The ongoing accumulation of experiences, each organized according to previously existing patterns, results in most people’s lives being a monument to the past. Behavior-based on prior experiences is evoked automatically, and the individual plays out his action with no awareness that he is simply repeating earlier patterns of behavior with those minor variations that make it appropriate to current conditions. In this way the mind function acts out a dedication to its own survival, a survival of what has already been stored and concluded.

Some of the common attitudes and activities associated with the protection of identity include (i) the need to be right while making others wrong, (ii) the need to dominate the situation while reducing the effect of others, (iii) the need for self-justification that results in the invalidation of the ideas of others, and (iv) the sense of self-righteousness that provides an illusion of survival. Self-righteousness, for example, can take various forms, such as the attitudes that “I am poorer than thou;” “I'm more stupid than thou,” and “I'm more tragic than thou.” It generates a kind of reverse superiority.

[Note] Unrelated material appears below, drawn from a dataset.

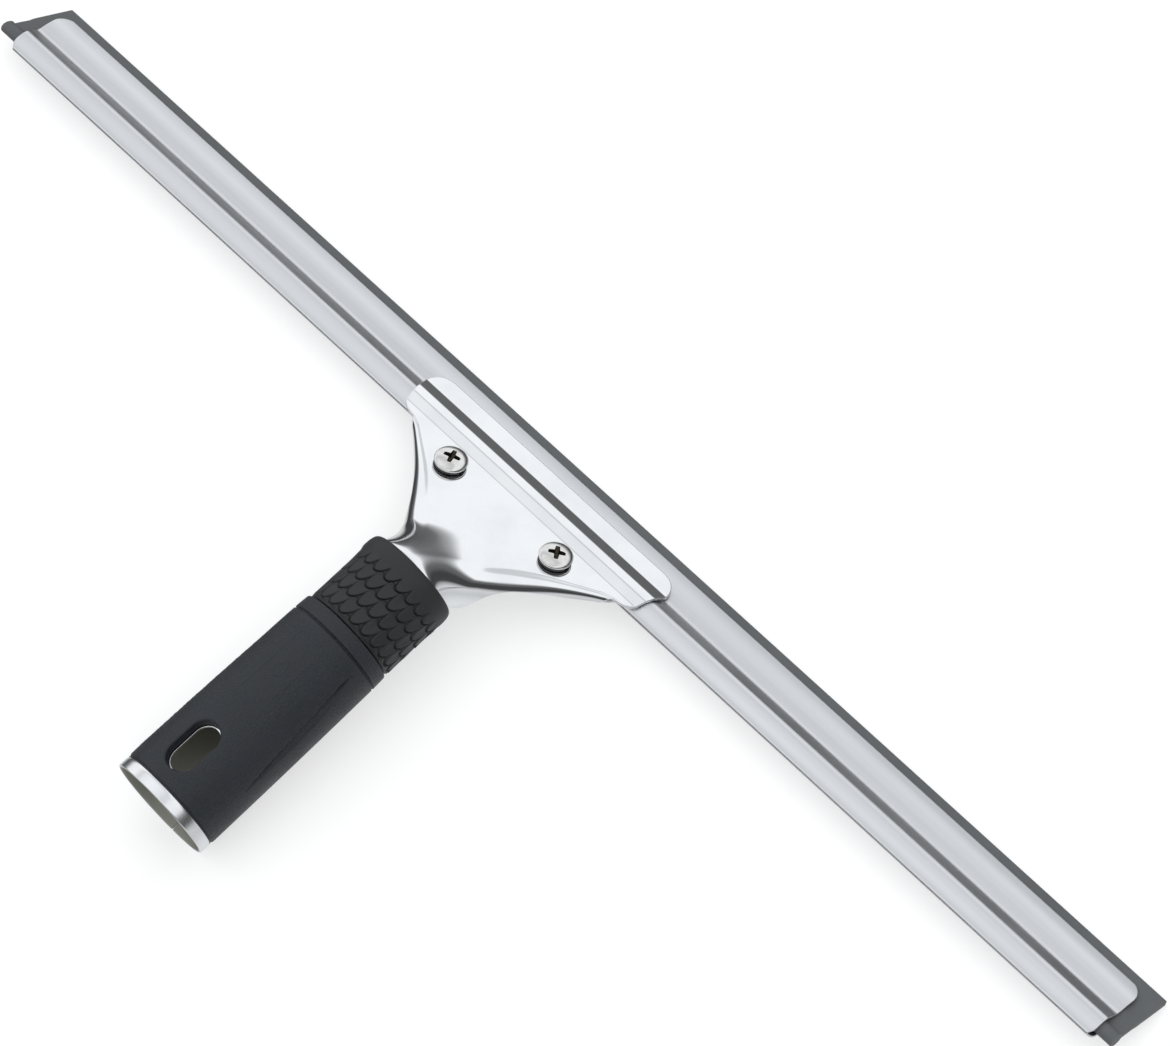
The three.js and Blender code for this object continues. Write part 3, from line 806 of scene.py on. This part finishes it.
def rear_relief(distance, angle):
    """Height of the rear grip's surface details over its plain sleeve."""
    t = np.clip((distance - SIDE_START) / (SIDE_END - SIDE_START), 0, 1)
    wide = 3.4 * (np.sin(math.pi * t**1.36)) ** 0.8
    across = (np.abs(signed(angle)) - groove_path(distance)) * SKIN
    depth = 1.5 * np.minimum(1, wide / 1.6)
    wall = smooth(across, -0.16, 0.12)
    ramp = 1 - smooth(across, 0.15, np.maximum(wide, 0.3))
    relief = -depth * wall * ramp * (t > 0) * (t < 1)
    ring = np.abs(distance - (GRIP_GROOVE + 0.35))
    relief = relief - 0.6 * (1 - smooth(ring, 0.12, 0.5))
    border = border_distance(distance, angle)
    relief = relief + 0.13 * (1 - smooth(np.abs(border), 0.12, 0.32))
    drop = drop_shape(signed(angle) * SKIN - BADGE_X, distance - BADGE_Y)
    return relief + 0.13 * (1 - smooth(np.abs(drop), 0.12, 0.3))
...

How we perceive the world is a function of psychic principles that have been unconsciously organized from decisions and rationalizations we have made from earlier experiences in our lives. Collectively, these principles are called the mind. Using these principles, the mind unconsciously imparts meaning and understanding to and interpretations of our day–to–day experiences. The mind organizes the memory of our experiences, together with all of the accompanying sensations, emotions, attitudes, thoughts, fantasies and imaginings in a chronological format, then conceptualizes this chronology in the form of a “story.” This story is greatly influenced by our biases, perspectives, prejudices, judgments, complexes, fears, beliefs, and insecurities that also have been formed, for the most part, unconsciously. From these conceptualizations the mind constructs a point of view that determines how we will respond in the future to those situations, circumstances, and conditions that are in any way like the memory of our previous experiences maintained by the mind. And how we respond is how we show up.

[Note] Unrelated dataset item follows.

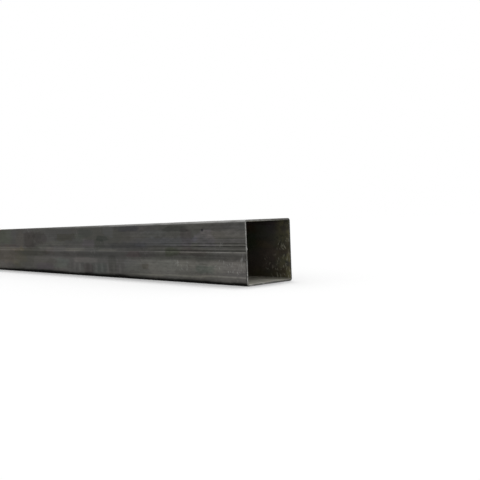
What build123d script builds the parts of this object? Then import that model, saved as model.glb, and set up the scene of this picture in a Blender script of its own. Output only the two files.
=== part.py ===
"""Square steel tube, 50 x 50 x 1.5 mm: a 1 m cut length of roll-formed, seam-welded stock.

The tube is one piece of strip, rolled to a square and welded edge to edge along the middle of
one side. Outside, the weld is shaved flush and leaves a shallow band, with two fine lines from
the squeeze rolls above it. Inside, the weld bead stands as it cooled. Both ends are sawn square
and their outer edges are broken.

Frame: +X along the tube, +Y towards the back, +Z up, in millimetres. The tube lies on one flat
side with its seam facing -Y, and the origin is on the floor under its middle.
"""

from build123d import *
import math
import os

# Driving dimensions
LENGTH = 1000.0  # cut from 6 m mill stock
SIDE = 50.0  # outside, across the flats
WALL = 1.5
CORNER_RADIUS = 1.5 * WALL  # outside of each cold bend
EDGE_BREAK = 0.2  # chamfer round the outside of each sawn end

SEAM_HEIGHT = 27.9  # middle of the weld above the floor
SHAVED_WIDTH = 5.2  # band that the shaving tool leaves
SHAVED_DEPTH = 0.1
SHOULDER_WIDTH = 0.35  # slope at each edge of that band
ROLL_LINE_WIDTH = 1.0
ROLL_LINE_DEPTH = 0.1
ROLL_LINE_OFFSETS = (3.8, 8.1)  # above the middle of the weld

BEAD_WIDTH = 1.8  # weld bead inside, as welded
BEAD_HEIGHT = 0.6

# Worked-out dimensions, in the section's own axes: x along +Y, y along +Z, centred on the tube
BORE_SIDE = SIDE - 2 * WALL
BORE_RADIUS = CORNER_RADIUS - WALL
SEAM_FACE = -SIDE / 2
BORE_FACE = SEAM_FACE + WALL
SEAM_LINE = SEAM_HEIGHT - SIDE / 2

section_plane = Plane(origin=(-LENGTH / 2, 0, SIDE / 2), x_dir=(0, 1, 0), z_dir=(1, 0, 0))

with BuildPart() as square_tube:
    with BuildSketch(section_plane):
        RectangleRounded(SIDE, SIDE, CORNER_RADIUS)
        RectangleRounded(BORE_SIDE, BORE_SIDE, BORE_RADIUS, mode=Mode.SUBTRACT)

        # Weld bead: a low arc standing into the bore, its foot sunk halfway into the wall
        with BuildLine():
            bead_crown = ThreePointArc(
                (BORE_FACE, SEAM_LINE - BEAD_WIDTH / 2),
                (BORE_FACE + BEAD_HEIGHT, SEAM_LINE),
                (BORE_FACE, SEAM_LINE + BEAD_WIDTH / 2),
            )
            Polyline(
                bead_crown @ 1,
                (BORE_FACE - WALL / 2, SEAM_LINE + BEAD_WIDTH / 2),
                (BORE_FACE - WALL / 2, SEAM_LINE - BEAD_WIDTH / 2),
                bead_crown @ 0,
            )
        make_face()

        # Shaved band over the weld, with a sloping shoulder along each edge
        with Locations((SEAM_FACE, SEAM_LINE)):
            Trapezoid(
                SHAVED_WIDTH,
                SHAVED_DEPTH,
                math.degrees(math.atan2(SHAVED_DEPTH, SHOULDER_WIDTH)),
                rotation=-90,
                align=(Align.CENTER, Align.MIN),
                mode=Mode.SUBTRACT,
            )

        # Roll lines: shallow V grooves
        for offset in ROLL_LINE_OFFSETS:
            with Locations((SEAM_FACE, SEAM_LINE + offset)):
                Triangle(
                    a=ROLL_LINE_WIDTH,
                    b=math.hypot(ROLL_LINE_WIDTH / 2, ROLL_LINE_DEPTH),
                    c=math.hypot(ROLL_LINE_WIDTH / 2, ROLL_LINE_DEPTH),
                    rotation=-90,
                    align=(Align.CENTER, Align.MIN),
                    mode=Mode.SUBTRACT,
                )
    extrude(amount=LENGTH)

    sawn_ends = square_tube.faces().filter_by(Axis.X).sort_by(Axis.X)
    for end in (sawn_ends[0], sawn_ends[-1]):
        chamfer(end.outer_wire().edges(), EDGE_BREAK)
square_tube.part.label = "square_tube"

os.makedirs("parts", exist_ok=True)
export_step(square_tube.part, "parts/square_tube.step")
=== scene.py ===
"""A cut length of square steel tube, dressed in mill scale, with a shaved weld seam and sawn ends."""

import logging
import math
from dataclasses import dataclass, field
from enum import Enum

import bmesh
import bpy
from mathutils import Matrix, Vector, noise

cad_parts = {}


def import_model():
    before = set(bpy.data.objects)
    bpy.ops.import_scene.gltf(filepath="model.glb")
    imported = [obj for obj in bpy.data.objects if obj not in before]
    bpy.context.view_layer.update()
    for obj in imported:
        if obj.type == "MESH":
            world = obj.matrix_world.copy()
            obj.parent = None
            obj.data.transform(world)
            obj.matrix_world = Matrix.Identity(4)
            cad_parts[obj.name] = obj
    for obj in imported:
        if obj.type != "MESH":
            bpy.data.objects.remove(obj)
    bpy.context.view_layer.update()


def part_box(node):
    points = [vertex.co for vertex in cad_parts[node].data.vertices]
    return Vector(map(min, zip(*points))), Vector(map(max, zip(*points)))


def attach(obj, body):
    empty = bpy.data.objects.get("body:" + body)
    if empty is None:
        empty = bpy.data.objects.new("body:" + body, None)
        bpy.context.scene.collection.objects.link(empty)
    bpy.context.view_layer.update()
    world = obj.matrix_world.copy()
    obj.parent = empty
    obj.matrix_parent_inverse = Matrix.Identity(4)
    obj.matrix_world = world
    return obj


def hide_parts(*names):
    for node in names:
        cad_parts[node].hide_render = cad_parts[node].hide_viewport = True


log = logging.getLogger("square_tube")

MM = 0.001
TOUCH = 0.01 * MM
MID_HEIGHT = 0.025
SIDES = 4
ROUND = 0.5  # a bevel's profile
WHITE = (1.0, 1.0, 1.0)
ROLLED = (2.5, 1.0, 1.0)  # how far a pattern in the scale is drawn out along each axis
DRIFTED = (4.0, 1.0, 1.0)  # the same for dirt, dust and wear
ROUGH = (3.0, 0.6)  # the detail and roughness of a ragged noise
BAKE_MAP = "OFBake"

Mesh = bmesh.types.BMesh
Node = bpy.types.Node
Socket = bpy.types.NodeSocket
Tree = bpy.types.NodeTree

# Ramp, Band and Grain hold what Graph.ease, Graph.band and Graph.noise take after their first value.
Ramp = tuple[float, ...]
Colour = Point = Band = Grain = tuple[float, float, float]
# A node's inputs by name; for a new group, None makes an input a vector.
Inputs = dict[str, object]


class Surface(Enum):
    """The three finishes of the tube, in the order of its material slots."""

    SCALE = 0
    SAWN = 1
    BORE = 2


def smooth_step(low: float, high: float, value: float) -> float:
    """Ease a value from 0 at low to 1 at high, which may be the smaller one."""
    share = min(max((value - low) / (high - low), 0.0), 1.0)
    return share * share * (3.0 - 2.0 * share)


def drift(along: float, seed: float) -> float:
    """Give smooth noise along a line, from -1 to 1, another for each seed."""
    return noise.noise(Vector((along, seed, 0.0)))


def turn(degrees: float, axis: str) -> Matrix:
    """Give a turn about an axis."""
    return Matrix.Rotation(math.radians(degrees), 4, axis)


def add_object(name: str, data: bpy.types.ID) -> bpy.types.Object:
    """Add an object to the scene.

    Args:
        name: Its name.
        data: Its mesh, lamp or camera.

    Returns:
        The object, at the origin.
    """
    piece = bpy.data.objects.new(name, data)
    bpy.context.scene.collection.objects.link(piece)
    return piece


@dataclass(frozen=True)
class Step:
    """A step in the seam side's profile, in millimetres, from the shaving tool or the edge of a roll.

    Attributes:
        height: Its middle above the floor.
        rise: How much deeper the side lies above it than below it.
        half_width: From its middle to where it ends.
        tone: The painted highlight along it, as a share paler than the side; below 0 it is painted shade.
        far_tone: The same painted light that is left of it away from the mouth.
        fades: Whether its relief is there only near the mouth.
    """

    height: float
    rise: float
    half_width: float
    tone: float
    far_tone: float = 0.0
    fades: bool = False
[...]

Thus, our perception of what we call reality is automatic and machine–like, embedded in the past. For most of us, despite our animated behavior and what appears to be our aliveness, as we stand in the present, our behavior is grounded in the past, a monument to yesteryear.  It is from this place that each projects our point of view. We are not at choice about having a point of view. We all have it; it’s automatic, and for better or worse, it is what it is.

Quantum physics tells us that our intention—the thoughts we direct by our will toward the achievement of a particular goal or result—is a well–ordered, highly coherent energy surge that contains information. Our intention maintained a sustained by the dominant thoughts in our mind.  The brain is recognized as a transducer that transmits our intentions and receives energy transmitted by others.  We can consciously use our intention to create a shift in our point of view and how we experience life and relate to others.

Our overriding need is to transform our protective point of view so that we can interpret, characterize, and conceptualize our environment in a manner that empowers us to see the potential for our vision to evolve out of the present environment.  This seeing is the ability to appreciate the latent potential of the moment.